Unfortunately, that's not all you need in order for your system of the week to stay afloat: You also need a baker's shitload of games, which Nintendo found in really short supply once they had their first, real opposition. The Big N never quite realized just how powerful their foe was, just how hard they had to fight back, and as a result for two entire console cycles they got raped like a petite black woman that wandered too near to Mike Tyson's cage.
Here's where the hate comes in. At the start of round two of the great ten year rape-a-thon, things were up in the air for Nintendo. They were poised to take back some of the ground they'd lost with their promising new system. They had that aforementioned magical blend, they had spokesmen that weren't complete douchebags, and they had hardware that would never ever break. So I bit the bullet, bought a Gamecube, and waited for Nintendo to stand up and fight back with a string of titles that would once again show the rest of the world how you make videogames.
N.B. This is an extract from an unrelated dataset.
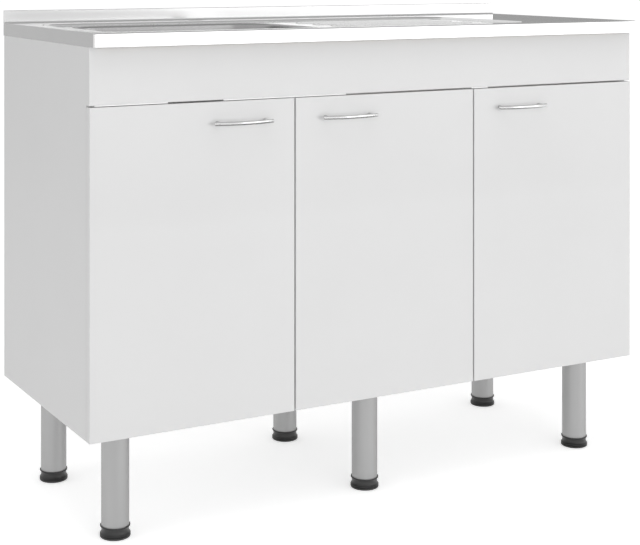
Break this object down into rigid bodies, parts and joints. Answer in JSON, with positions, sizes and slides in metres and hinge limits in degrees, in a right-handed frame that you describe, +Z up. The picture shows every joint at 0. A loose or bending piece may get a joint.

Nintendo opened with a solid left hook called Smash Bros. Melee, and after that Sony reared back and punched Nintendo so hard that Nintendo's head went back in fucking time and smacked Atari right in the balls, casuing them to tumble into their Great Video Game Crash.
Meanwhile, i'm sitting here in my chair, reading news about what Nintendo has in store for the little box I just bought going JESUS CHRIST NINTENDO GET UP AND FIGHT! THROW A FUCKING PUNCH FOR GOD'S SAKES SINCE I JUST SPENT TWO HUNDRED AND FIFTY BUCKS ON YOUR SHITBOX EMBARRASSMENT.
They never did. Sony kept punching them so hard in the face that their head was little more than strawberry jam, and all they ever did to fight back was wobble their little hands in mild defiance every once in a while. The PS2 would have more games coming out for it than people could possibly play in a month, titles that would go down as classics of the era. Meanwhile Nintendo released one Mario Sports title every six months while Professional Meatman of Inderterminate Ethnicity Reggie Fils-Aime threw the same two quotes out: "We haven't forgotten about the hardcore gamer" and "We have a really grat lineup of games this quarter, such as *bullshit no one cares about!". As all this was happening, PS2's were practically shattering left and right, and all Sony did was say FUCK YOU WHAT'RE YOU GONNA DO ABOUT IT FAGGOT, and then proceeded to make billions.
Finally, Nintendo had enough. Like a big fat crybaby who doesn't get his way, Nintendo took their ball and went home. Nintendo retreated into their chrysalis, and when they emerged, they were the complete and utter polar opposite of what they had been. Instead of a company that embodied creativity, hard work, and technical excellence all rolled into one, they embodied mainstream appeal, minimal work, and gimmickry. The company that once put rules in place that both made them shit-tons of money as well as safeguarded against another Atari-era crash, could now not pump absolute garbage onto the market fast enough and is the only company of the big three that has no quality requirements whatsoever. The company that once made huge, epic games like Ocarina of Time and Mario 3 that will go down in history as the best examples of the medium, now gets up on stage at E3 and tell me that their big new thing is a ninety dollar bathroom scale that I can use to pretend to get in shape.
And you know what? It's made them billions of fucking dollars, so an extra special Fuck You goes out to all the blind pricks who supported their crybaby freefall into the slimy failure bog that Atari crash landed into twenty years ago. Call me a fanboy, but since the Old Nintendo left with their guiding light in tow, games in general have been worse off for it. Alas, that's a rant for another day.
And that class, is why I hate Nintendo.